===== Records to use

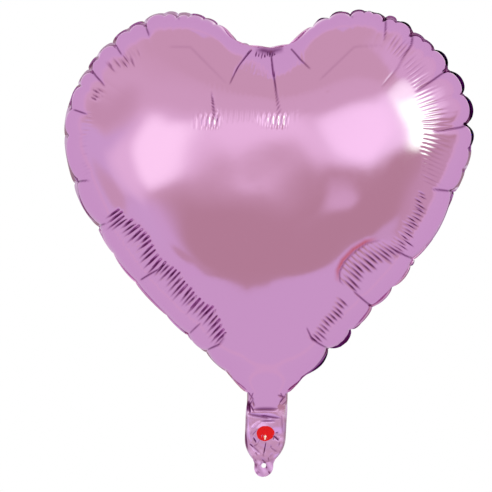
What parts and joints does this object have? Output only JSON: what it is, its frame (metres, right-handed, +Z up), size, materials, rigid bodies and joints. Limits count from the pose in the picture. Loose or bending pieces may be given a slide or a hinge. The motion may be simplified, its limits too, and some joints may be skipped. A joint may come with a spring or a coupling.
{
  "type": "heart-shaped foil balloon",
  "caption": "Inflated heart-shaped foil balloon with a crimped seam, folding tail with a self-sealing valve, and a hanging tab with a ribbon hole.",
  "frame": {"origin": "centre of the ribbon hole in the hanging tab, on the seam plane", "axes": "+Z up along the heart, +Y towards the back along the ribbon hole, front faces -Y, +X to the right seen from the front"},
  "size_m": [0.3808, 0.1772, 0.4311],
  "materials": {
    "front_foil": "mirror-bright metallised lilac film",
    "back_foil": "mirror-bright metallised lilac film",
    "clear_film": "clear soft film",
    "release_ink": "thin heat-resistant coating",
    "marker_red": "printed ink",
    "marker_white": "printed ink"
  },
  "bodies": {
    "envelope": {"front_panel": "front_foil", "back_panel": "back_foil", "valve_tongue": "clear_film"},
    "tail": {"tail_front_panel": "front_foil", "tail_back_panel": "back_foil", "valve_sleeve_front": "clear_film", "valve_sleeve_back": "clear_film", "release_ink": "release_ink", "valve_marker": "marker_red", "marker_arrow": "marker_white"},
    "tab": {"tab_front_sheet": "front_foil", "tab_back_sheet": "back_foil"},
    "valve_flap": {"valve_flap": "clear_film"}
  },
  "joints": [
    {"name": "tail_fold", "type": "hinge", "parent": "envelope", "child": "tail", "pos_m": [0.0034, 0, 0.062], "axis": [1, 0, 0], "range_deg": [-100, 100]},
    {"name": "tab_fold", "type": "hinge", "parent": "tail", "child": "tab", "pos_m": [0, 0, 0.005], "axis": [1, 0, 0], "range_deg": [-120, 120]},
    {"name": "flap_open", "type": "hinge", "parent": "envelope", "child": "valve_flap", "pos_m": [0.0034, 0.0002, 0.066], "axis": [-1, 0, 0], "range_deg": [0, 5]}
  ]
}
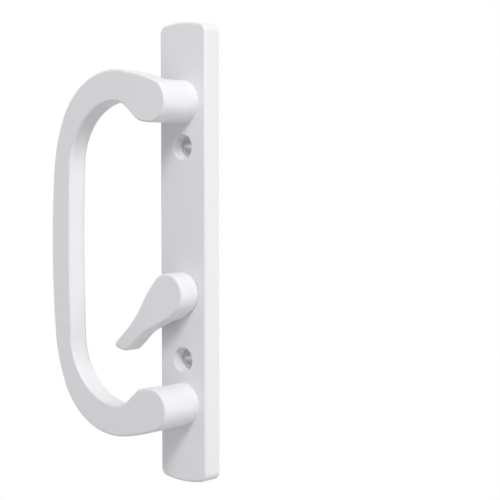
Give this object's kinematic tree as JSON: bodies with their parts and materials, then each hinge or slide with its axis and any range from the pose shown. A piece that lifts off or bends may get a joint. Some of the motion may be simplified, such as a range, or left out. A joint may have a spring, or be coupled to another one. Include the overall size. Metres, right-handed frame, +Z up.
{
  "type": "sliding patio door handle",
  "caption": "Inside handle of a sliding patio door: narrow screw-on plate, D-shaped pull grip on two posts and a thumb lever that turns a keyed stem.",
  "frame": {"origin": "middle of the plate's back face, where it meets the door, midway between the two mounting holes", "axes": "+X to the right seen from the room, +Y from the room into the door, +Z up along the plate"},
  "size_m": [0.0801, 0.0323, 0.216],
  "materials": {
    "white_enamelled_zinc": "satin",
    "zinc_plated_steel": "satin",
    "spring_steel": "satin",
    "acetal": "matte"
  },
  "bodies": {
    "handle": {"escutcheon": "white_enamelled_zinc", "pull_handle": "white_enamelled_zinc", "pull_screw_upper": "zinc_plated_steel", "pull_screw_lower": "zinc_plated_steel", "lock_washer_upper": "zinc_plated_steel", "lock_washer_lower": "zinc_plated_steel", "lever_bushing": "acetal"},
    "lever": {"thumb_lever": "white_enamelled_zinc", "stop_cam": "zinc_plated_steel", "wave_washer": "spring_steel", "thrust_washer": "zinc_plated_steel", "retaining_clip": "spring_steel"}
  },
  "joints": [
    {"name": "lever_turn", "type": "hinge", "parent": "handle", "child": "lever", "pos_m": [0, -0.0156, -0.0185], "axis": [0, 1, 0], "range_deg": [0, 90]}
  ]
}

==========

**Your objective**
Write the material out exactly, with nothing left out.

**Completed task**
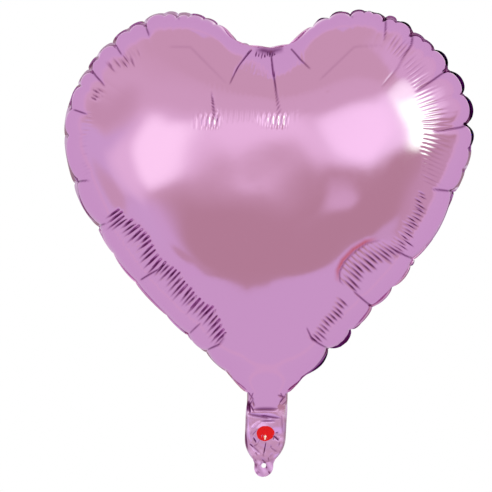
What parts and joints does this object have? Output only JSON: what it is, its frame (metres, right-handed, +Z up), size, materials, rigid bodies and joints. Limits count from the pose in the picture. Loose or bending pieces may be given a slide or a hinge. The motion may be simplified, its limits too, and some joints may be skipped. A joint may come with a spring or a coupling.
{
  "type": "heart-shaped foil balloon",
  "caption": "Inflated heart-shaped foil balloon with a crimped seam, folding tail with a self-sealing valve, and a hanging tab with a ribbon hole.",
  "frame": {"origin": "centre of the ribbon hole in the hanging tab, on the seam plane", "axes": "+Z up along the heart, +Y towards the back along the ribbon hole, front faces -Y, +X to the right seen from the front"},
  "size_m": [0.3808, 0.1772, 0.4311],
  "materials": {
    "front_foil": "mirror-bright metallised lilac film",
    "back_foil": "mirror-bright metallised lilac film",
    "clear_film": "clear soft film",
    "release_ink": "thin heat-resistant coating",
    "marker_red": "printed ink",
    "marker_white": "printed ink"
  },
  "bodies": {
    "envelope": {"front_panel": "front_foil", "back_panel": "back_foil", "valve_tongue": "clear_film"},
    "tail": {"tail_front_panel": "front_foil", "tail_back_panel": "back_foil", "valve_sleeve_front": "clear_film", "valve_sleeve_back": "clear_film", "release_ink": "release_ink", "valve_marker": "marker_red", "marker_arrow": "marker_white"},
    "tab": {"tab_front_sheet": "front_foil", "tab_back_sheet": "back_foil"},
    "valve_flap": {"valve_flap": "clear_film"}
  },
  "joints": [
    {"name": "tail_fold", "type": "hinge", "parent": "envelope", "child": "tail", "pos_m": [0.0034, 0, 0.062], "axis": [1, 0, 0], "range_deg": [-100, 100]},
    {"name": "tab_fold", "type": "hinge", "parent": "tail", "child": "tab", "pos_m": [0, 0, 0.005], "axis": [1, 0, 0], "range_deg": [-120, 120]},
    {"name": "flap_open", "type": "hinge", "parent": "envelope", "child": "valve_flap", "pos_m": [0.0034, 0.0002, 0.066], "axis": [-1, 0, 0], "range_deg": [0, 5]}
  ]
}
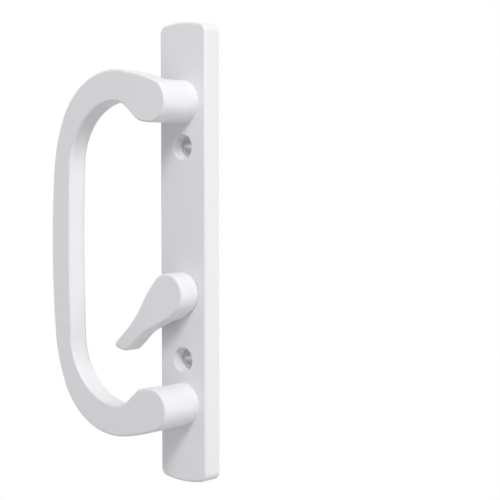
Give this object's kinematic tree as JSON: bodies with their parts and materials, then each hinge or slide with its axis and any range from the pose shown. A piece that lifts off or bends may get a joint. Some of the motion may be simplified, such as a range, or left out. A joint may have a spring, or be coupled to another one. Include the overall size. Metres, right-handed frame, +Z up.
{
  "type": "sliding patio door handle",
  "caption": "Inside handle of a sliding patio door: narrow screw-on plate, D-shaped pull grip on two posts and a thumb lever that turns a keyed stem.",
  "frame": {"origin": "middle of the plate's back face, where it meets the door, midway between the two mounting holes", "axes": "+X to the right seen from the room, +Y from the room into the door, +Z up along the plate"},
  "size_m": [0.0801, 0.0323, 0.216],
  "materials": {
    "white_enamelled_zinc": "satin",
    "zinc_plated_steel": "satin",
    "spring_steel": "satin",
    "acetal": "matte"
  },
  "bodies": {
    "handle": {"escutcheon": "white_enamelled_zinc", "pull_handle": "white_enamelled_zinc", "pull_screw_upper": "zinc_plated_steel", "pull_screw_lower": "zinc_plated_steel", "lock_washer_upper": "zinc_plated_steel", "lock_washer_lower": "zinc_plated_steel", "lever_bushing": "acetal"},
    "lever": {"thumb_lever": "white_enamelled_zinc", "stop_cam": "zinc_plated_steel", "wave_washer": "spring_steel", "thrust_washer": "zinc_plated_steel", "retaining_clip": "spring_steel"}
  },
  "joints": [
    {"name": "lever_turn", "type": "hinge", "parent": "handle", "child": "lever", "pos_m": [0, -0.0156, -0.0185], "axis": [0, 1, 0], "range_deg": [0, 90]}
  ]
}